Arnold considered the capabilities of space-based missions, such as ESA’s Corot telescope and NASA’s Kepler telescope, and assumed a photometric precision of 10-4h-0.5, where h is the per point integration time in hours. It is important to note that this was not an analytical treatment of the transit signal for an arbitrarily shaped objects as Arnold did not predict the functional form such a transit would follow. To estimate how the signals would vary for various shapes (see Figure 2), Arnold performed simulations on a strip of solar surface. The strip would vary depending on the impact parameter of the transiting object, but in each case the limb darkening parameters were interpolated to create a realistic stellar surface. In each simulation, the transiting object was assumed to have a semi-major axis of 1 [AU], a cross-section of 1.16 Jupiter radii, and orbited HD 209458, a sun-like star. The artificial shapes considered in the paper were (i) a triangle, (ii) a louvre-like two-screen object, and (iii) a louvre-like six-screen object.

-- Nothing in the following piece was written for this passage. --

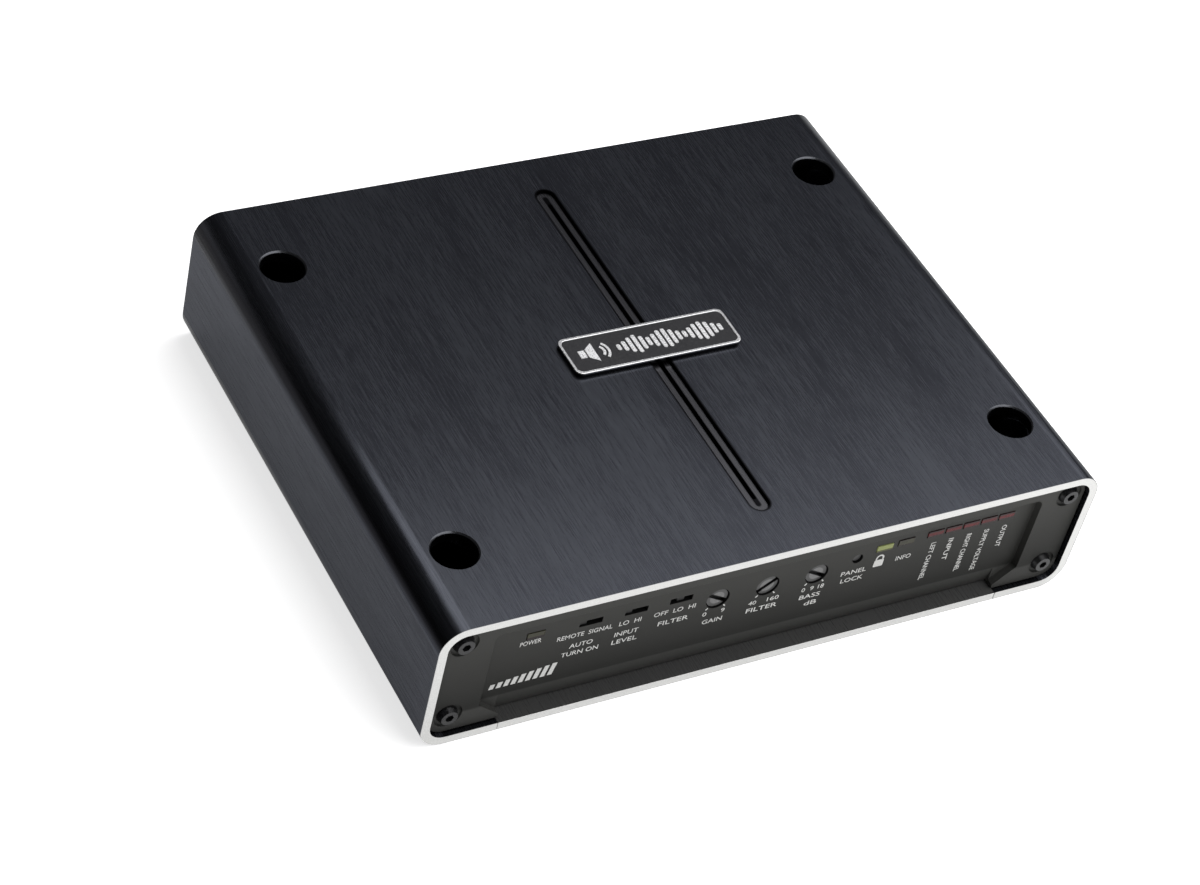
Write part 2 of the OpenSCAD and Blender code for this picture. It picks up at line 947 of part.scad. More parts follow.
module remote_jack() {
    x = remote_place[0];
    z = remote_place[1];
    half_l = remote_opening[0] / 2;
    half_h = remote_opening[1] / 2;
    shell = 1.4;
    y = [pocket_y - 11, pocket_y + 1];
    key_half_w = 2;
    key_h = 1.2;
    color([0.08, 0.08, 0.08])
    difference() {
        block(
            [x - half_l - shell, y[0] - 2, z - half_h - shell],
            [x + half_l + shell, pocket_y - rear_gap, board_z]
        );
        block([x - half_l, y[0], z - half_h], [x + half_l, y[1], z + half_h]);
        // Keyway for the plug's latch
        block([x - key_half_w, y[0], z + half_h - 1], [x + key_half_w, y[1], z + half_h + key_h]);
    }
}

terminal_x = concat(
    [for (i = [0 : 3]) speaker_first_x - i * speaker_pitch],
    [for (i = [0 : 2]) power_first_x - i * power_pitch]
);

function terminal_pitch(i) = i < 4 ? speaker_pitch : power_pitch;

// Row of open bays between barriers, count bays from first_x towards -X
module terminal_block(first, count) {
    pitch = terminal_pitch(first);
    x1 = terminal_x[first] + pitch / 2 + block_end_wall;
    x0 = terminal_x[first] - (count - 0.5) * pitch - block_end_wall;
    barrier = 1.2;
    bay_half = [pitch / 2 - barrier / 2, terminal_half_h - barrier];
    screw_room = 0.4;
    difference() {
        union() {
            block(
                [x0, terminal_back_y, terminal_z - terminal_half_h],
                [x1, block_face_y, terminal_z + terminal_half_h]
            );
            block([x0, terminal_back_y, terminal_z], [x1, pocket_y - 1, board_z]);
        }
        for (i = [first : first + count - 1]) {
            place = [terminal_x[i], terminal_z];
            face_box(place, bay_half, [plate_y - plate_t, half_d + 1]);
            rod_y(terminal_screw_r + screw_room, terminal_back_y + eps, plate_y, place);
        }
    }
}

module speaker_terminal_block() {
    color([0.07, 0.07, 0.07])
        terminal_block(0, 4);
}

module power_terminal_block() {
    color([0.07, 0.07, 0.07])
        terminal_block(4, 3);
}

// Contact plates at the floor of each bay, threaded for the screws
module terminal_plates() {
    edge_x = 0.7;
    edge_z = 1.4;
    thread_gap = 0.1;
    color([0.8, 0.68, 0.35])
    for (i = [0 : 6]) {
        place = [terminal_x[i], terminal_z];
        half = [terminal_pitch(i) / 2 - edge_x, terminal_half_h - edge_z];
        difference() {
            face_box(place, half, [plate_y - plate_t, plate_y]);
            rod_y(terminal_screw_r + thread_gap, plate_y - 2, plate_y + 1, place);
        }
    }
}

// Captive square washer that presses a cable lug onto its contact plate
module terminal_washer(i) {
    place = [terminal_x[i], terminal_z];
    half_l = terminal_pitch(i) / 2 - 1;
    y0 = plate_y + washer_gap;
    color([0.75, 0.75, 0.76])
    difference() {
        face_box(place, [half_l, half_l], [y0, y0 + washer_t]);
        rod_y(terminal_screw_r + turning_gap, plate_y - 1, plate_y + 2, place);
    }
}

// Pan-head screw with a cross recess
module terminal_screw(i) {
    place = [terminal_x[i], terminal_z];
    head_y = plate_y + washer_gap + washer_t + head_gap;
    shank_y = plate_y - 5;
    cross_w = 1;
    cross_l = 3.4;
    cross_depth = 1.2;
    color([0.8, 0.8, 0.82])
    difference() {
        union() {
            rod_y(terminal_screw_r, shank_y, head_y + 1, place);
            rod_y(screw_head_r, head_y, head_y + head_t, place);
        }
        for (turn = [0, 90])
            translate([place[0], head_y + head_t, place[1]])
                rotate([0, turn, 0])
                    cube([cross_l, 2 * cross_depth, cross_w], center = true);
    }
}

module fuse_holder() {
    half = [fuse_size[0], fuse_size[2]] / 2;
    fuse_gap = 0.3;
    blade_room = [fuse_blade_half_w + 0.6, 1.2];
    color([0.08, 0.08, 0.08])
    difference() {
        union() {
            for (z = fuse_places_z)
                face_box([fuse_place_x, z], half + fuse_wall * [1, 1], [fuse_back_y, block_face_y]);
            block(
                [fuse_place_x - half[0], fuse_back_y, fuse_places_z[0]],
                [fuse_place_x + half[0], pocket_y - 4, board_z]
            );
        }
        for (z = fuse_places_z) {
            face_box([fuse_place_x, z], half + fuse_gap * [1, 1], [fuse_seat_y, half_d]);
            for (side = [-1, 1])
                face_box(
                    [fuse_place_x + side * fuse_blade_x, z],
                    blade_room,
                    [fuse_back_y + 1, fuse_seat_y + 1]
                );
        }
    }
}

// Two spring leaves on each side of every blade
module fuse_clips() {
    leaf_z = 0.8;
    leaf_half_t = 0.35;
    color([0.75, 0.72, 0.6])
    for (z = fuse_places_z, side = [-1, 1], leaf = [-leaf_z, leaf_z])
        face_box(
            [fuse_place_x + side * fuse_blade_x, z + leaf],
            [fuse_blade_half_w, leaf_half_t],
            [fuse_back_y + 1, fuse_seat_y - 0.5]
        );
}

// Blade fuse: moulded body with a waist, and two flat blades
module blade_fuse(z) {
    half = [fuse_size[0], fuse_size[2]] / 2;
    y0 = fuse_seat_y + 0.1;
    y1 = y0 + fuse_size[1];
    waist_half = [4, 0.8];
    blade_half = [fuse_blade_half_w, 0.33];
    color([0.25, 0.6, 0.3, 0.7])
    difference() {
        face_box([fuse_place_x, z], half, [y0, y1]);
        for (side = [-half[1], half[1]])
            face_box([fuse_place_x, z + side], waist_half, [y0 + 2, y1 - 1.5]);
    }
    color([0.75, 0.75, 0.76])
    for (side = [-1, 1])
        face_box(
            [fuse_place_x + side * fuse_blade_x, z],
            blade_half,
            [y0 - fuse_blade_len, y0 + 2]
        );
}

module left_fuse() {
    blade_fuse(fuse_places_z[0]);
}

module right_fuse() {
    blade_fuse(fuse_places_z[1]);
}

chassis();
bottom_cover();
front_panel();
rear_panel();
badge_rim();
badge_plate();
front_panel_screws();
rear_panel_screws();
bottom_cover_screws();
main_board();
board_screws();
power_transistors();
thermal_pads();
clamp_bars();
clamp_screws();
transformer_core();
transformer_winding();
choke_cores();
choke_windings();
input_capacitors();
rail_capacitors();
control_chips();
dial_bodies();
gain_dial();
crossover_dial();
boost_dial();
switch_bodies();
turn_on_switch();
input_level_switch();
crossover_switch();
lock_switch_body();
lock_button();
indicator_leds();
level_leds();
rca_housing();
rca_shells();
rca_sockets();
remote_jack();
speaker_terminal_block();
power_terminal_block();
terminal_plates();
for (i = [0 : 6])
    terminal_screw(i);
for (i = [0 : 6])
    terminal_washer(i);
fuse_holder();
fuse_clips();
left_fuse();
right_fuse();
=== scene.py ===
"""Looks of the compact car amplifier: materials, printed marks and small fittings on the CAD frame."""

import json
from math import cos, pi, radians, sin

import bmesh
import bpy
from mathutils import Matrix, Vector


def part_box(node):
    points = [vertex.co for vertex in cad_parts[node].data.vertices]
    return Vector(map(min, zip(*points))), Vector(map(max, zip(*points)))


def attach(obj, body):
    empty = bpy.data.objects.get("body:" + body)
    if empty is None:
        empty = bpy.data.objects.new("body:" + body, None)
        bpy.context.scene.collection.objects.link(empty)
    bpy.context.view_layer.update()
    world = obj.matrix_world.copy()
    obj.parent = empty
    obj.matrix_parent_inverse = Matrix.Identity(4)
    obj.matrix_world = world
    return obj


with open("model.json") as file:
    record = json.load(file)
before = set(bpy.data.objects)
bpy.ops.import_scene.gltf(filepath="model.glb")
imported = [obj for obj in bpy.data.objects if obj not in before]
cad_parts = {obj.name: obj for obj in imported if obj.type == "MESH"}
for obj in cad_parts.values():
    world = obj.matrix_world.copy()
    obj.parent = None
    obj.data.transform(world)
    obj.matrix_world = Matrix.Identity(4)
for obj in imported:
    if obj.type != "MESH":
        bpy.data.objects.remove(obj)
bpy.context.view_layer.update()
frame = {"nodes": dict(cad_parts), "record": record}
nodes = frame["nodes"]
MM = 0.001
BODY = "amplifier"

# ---------------------------------------------------------------- places taken from the frame, in metres

case_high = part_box("chassis")[1]
panel_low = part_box("front_panel")[0]
rear_low, rear_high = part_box("rear_panel")
plate_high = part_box("badge_plate")[1]
HALF_DEPTH = case_high.y
TOP_Z = case_high.z
CORNER_R = 7 * MM
# Floor of the control panel's recess
RECESS_FLOOR_Y = panel_low.y + 2.0 * MM
# Middles of the mounting bores, mirrored to all four corners
MOUNT_X, MOUNT_Y = 0.079, 0.051
# The long groove: radius of its ends, and the middle and half of its length along Y
GROOVE_R = 2.7 * MM
GROOVE_MID_Y = 0.75 * MM
GROOVE_HALF_L = 61.25 * MM

# ---------------------------------------------------------------- colours by place on the object

# Bright metal at the case's ends: its reach round the outer and inner rims, and the dark line outside it
BRIGHT_OUTER_RIM = 0.22 * MM
BRIGHT_INNER_RIM = 0.08 * MM
DARK_EDGE = 0.12 * MM
# Share of bright metal in the chamfers of the mounting bores, and where they lie
CHAMFER_SHINE = 0.06
CHAMFER_R = 6.15 * MM
CHAMFER_DEPTH = 0.45 * MM
# Tint of the case's glancing reflections
EDGE_TINT = (0.55, 0.55, 0.55)

# The colours below stand in for light and shade that were matched in one lighting. They are fixed to the
# object, so they stay on it in any other light, and they don't show what the real finish is.
GROOVE_FLOOR = (0.070, 0.070, 0.076)
GROOVE_RIM = (0.007, 0.007, 0.008)
ROUND_EDGE = (0.012, 0.012, 0.014)
# The dark band on the round edges: heights where it comes in and goes out, and its reach from each side
BAND_IN = (32.9 * MM, 35.2 * MM)
BAND_OUT = (36.8 * MM, 39.4 * MM)
BAND_REACH = 5 * MM
PANEL_TOP = (0.050, 0.050, 0.047)
PANEL_SLOPE = (0.040, 0.040, 0.038)
PANEL_HOLE = (0.007, 0.007, 0.007)
RIM_SIDE = (0.012, 0.012, 0.013)
LENS_EDGE = (0.012, 0.007, 0.007)
DIAL_RING = (0.006, 0.006, 0.006)


def centre(node):
    """Middle of a CAD node's box."""
    low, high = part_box(node)
    return (low + high) / 2


# ---------------------------------------------------------------- camera

CAMERA_AZIMUTH = radians(-37.598)
CAMERA_ELEVATION = radians(42.495)
CAMERA_ROLL = radians(15.095)
CAMERA_DISTANCE = 0.80369
CAMERA_SIDE = -0.00474
CAMERA_UP = 0.00377
CAMERA_LENS = 92.34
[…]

The louvre shape was intended to mimic that of known man-made objects.

Figure 2: Above is an artistic representation of possible, artificial transiting objects. From top to bottom: .a series of spherical objects, a two panel satellite, a two panel solar screen, a pyramid. Source: Jimmy Paillet 

The results from Arnold are encouraging for proponents of artifact SETI. The different shapes, when compared to that of a planet, produced noticeable residuals. If the different shape rotates, the transit shows further differences (see Figure 3). Furthermore, if the host star were a smaller, cooler dwarf, there would be a stronger transit signal. Arnold does note the degeneracies between the curve of a ringed, transiting planet and a non-rotating, artificial triangular object. Given the precision of Kepler and Corot, this would be a concern for future, more sensitive photometric missions. Things get easier to distinguish if we assume a louvre-shaped satellite, as each screen can be considered as a single object transiting and would collectively alter ingress and egress.

Figure 3: Above is an example of a simulation by Arnold. The top plot is a transiting, rotating triangle. The bottom is a plot of the deviations from a transiting exoplanet caused by the rotating triangle. There is a distinct signature that, if observed, would help disentangle an artificial transit from that of a planet. Source: Luc F. A. Arnold

Perhaps the most important thing to note is the implication of using transits as beacons to signal others. A set of close objects would transit quasi-simultaneously and, if they were the same size, the light curve would show variable depth. Reminiscent of the prime number sequence a Bracewell probe would send, Arnold posits the time between the altering transits could be used to encode information as a message. Most importantly, any observer to the transit would receive the message. This blogger maintains skepticism about the applicability of this analysis to transit searches. For reference, the Kepler mission has produced 40,726,580 light curves. For the robust approach presented by Arnold, this would require carefully scrutinizing all light curves for anomalies and then properly vetting such signal. Perhaps future data scientists will properly address this problem and the search for a transiting triangle will become feasible.

Just stick with lasers

Arnold (2005) is the first mention (I think) of using transits as a potential form of communication. Arnold suggests that advanced civilizations could embark on ridiculous engineering adventures and launch one or multiple crafts into orbit as a way to long-term communicate their existence. A civilization could launch a single, large object that would block out a substantial amount of the star (like a Dyson sphere), or they could launch objects far from circular, whose transit curves would have different ingresses and/or egresses.

Personally, I doubt this would ever happen with the intent of communication. Such a project would take so long to complete, and so many resources, that I doubt a civilization would bother. If they were to bother, I don’t think the intent would be as a form of communication.

Arnold mentions that civilizations could group multiple objects into prime numbers (his example is 11 objects with 1,2,3, then 5 objects). This just seems like pure fiction to me. I haven’t done any math or simulations, but I’m skeptical that it is possible to keep this many objects gravitationally stable while still maintaining transit alignment. And even if this could be done, it would quickly go unstable, with orbits deteriorating.

If people search trasist data for megastructures, which they have and will hopefully continue to do, I feel that they should just look for odd or anomalous transits, possibly even swarms. But I don’t think people should bother with looking for messages in transits.

Arnold (2005) Summary

The author in this paper discusses the possibility of detecting artificial non-spherical objects with Kepler and COROT, including single objects and multiple objects. The three single object cases discussed in this paper are triangle, two-screen and louver-like six screen shaped objects. The transit depths generated by their simulations are on the order of 100ppm which is detectable with Kepler. Then the author moves on to discuss detecting multiple-object transit signals, specifically, multiple transits, grouped by prime numbers.

Further, the author discusses the efficiency of using the above mentioned artificial transits as a communication tool. The author compares this way of communication with laser beacons and finds similar communicating efficiencies. The author additionally shows that with our current technology, to communicate with each target star using laser pulses, the time required is on the order of days. The communication efficiency will be much improved now since the launch of GAIA satellite.

Finally, the author argues that transit signals will be used for attention-getting and laser pulses will be used for data transfer since it is more directional.

There are several limitations to this paper, first, in the communication efficiency part, the author does not take into account the factor of distance. Second, in the communication efficiency part, the author assumes ETI has knowledge of proper motions and distances to the target stars which is not always the case.

The main concern I have with this paper is that the author does not at all discuss what could mimic the artificial signals during the limb-darkening period for natural sources such as stellar activities.